**Your goal**: Quote every line as given.

※ ※ ※

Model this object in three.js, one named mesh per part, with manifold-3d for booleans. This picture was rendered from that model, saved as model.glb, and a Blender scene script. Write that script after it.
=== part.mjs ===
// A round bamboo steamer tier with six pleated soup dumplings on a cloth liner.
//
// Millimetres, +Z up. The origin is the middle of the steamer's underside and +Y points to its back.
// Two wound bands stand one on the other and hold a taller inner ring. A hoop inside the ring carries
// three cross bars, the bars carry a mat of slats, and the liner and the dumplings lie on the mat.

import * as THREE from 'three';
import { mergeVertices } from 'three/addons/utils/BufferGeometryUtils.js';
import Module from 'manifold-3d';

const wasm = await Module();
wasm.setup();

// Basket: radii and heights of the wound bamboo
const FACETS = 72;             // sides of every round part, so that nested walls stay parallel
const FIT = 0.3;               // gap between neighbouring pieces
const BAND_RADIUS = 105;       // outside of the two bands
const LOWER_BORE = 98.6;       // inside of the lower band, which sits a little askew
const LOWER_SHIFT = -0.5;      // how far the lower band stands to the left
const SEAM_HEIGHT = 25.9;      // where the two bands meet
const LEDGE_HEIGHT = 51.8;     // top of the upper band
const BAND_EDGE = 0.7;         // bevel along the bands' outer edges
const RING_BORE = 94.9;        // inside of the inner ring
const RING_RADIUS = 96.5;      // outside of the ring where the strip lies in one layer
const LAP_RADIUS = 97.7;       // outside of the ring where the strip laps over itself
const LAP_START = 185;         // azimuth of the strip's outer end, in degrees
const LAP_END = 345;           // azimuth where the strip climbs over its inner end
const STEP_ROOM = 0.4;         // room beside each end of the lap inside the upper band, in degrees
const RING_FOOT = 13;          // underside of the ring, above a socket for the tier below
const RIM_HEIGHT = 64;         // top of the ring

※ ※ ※

**Solution**:
Model this object in three.js, one named mesh per part, with manifold-3d for booleans. This picture was rendered from that model, saved as model.glb, and a Blender scene script. Write that script after it.
=== part.mjs ===
// A round bamboo steamer tier with six pleated soup dumplings on a cloth liner.
//
// Millimetres, +Z up. The origin is the middle of the steamer's underside and +Y points to its back.
// Two wound bands stand one on the other and hold a taller inner ring. A hoop inside the ring carries
// three cross bars, the bars carry a mat of slats, and the liner and the dumplings lie on the mat.

import * as THREE from 'three';
import { mergeVertices } from 'three/addons/utils/BufferGeometryUtils.js';
import Module from 'manifold-3d';

const wasm = await Module();
wasm.setup();

// Basket: radii and heights of the wound bamboo
const FACETS = 72;             // sides of every round part, so that nested walls stay parallel
const FIT = 0.3;               // gap between neighbouring pieces
const BAND_RADIUS = 105;       // outside of the two bands
const LOWER_BORE = 98.6;       // inside of the lower band, which sits a little askew
const LOWER_SHIFT = -0.5;      // how far the lower band stands to the left
const SEAM_HEIGHT = 25.9;      // where the two bands meet
const LEDGE_HEIGHT = 51.8;     // top of the upper band
const BAND_EDGE = 0.7;         // bevel along the bands' outer edges
const RING_BORE = 94.9;        // inside of the inner ring
const RING_RADIUS = 96.5;      // outside of the ring where the strip lies in one layer
const LAP_RADIUS = 97.7;       // outside of the ring where the strip laps over itself
const LAP_START = 185;         // azimuth of the strip's outer end, in degrees
const LAP_END = 345;           // azimuth where the strip climbs over its inner end
const STEP_ROOM = 0.4;         // room beside each end of the lap inside the upper band, in degrees
const RING_FOOT = 13;          // underside of the ring, above a socket for the tier below
const RIM_HEIGHT = 64;         // top of the ring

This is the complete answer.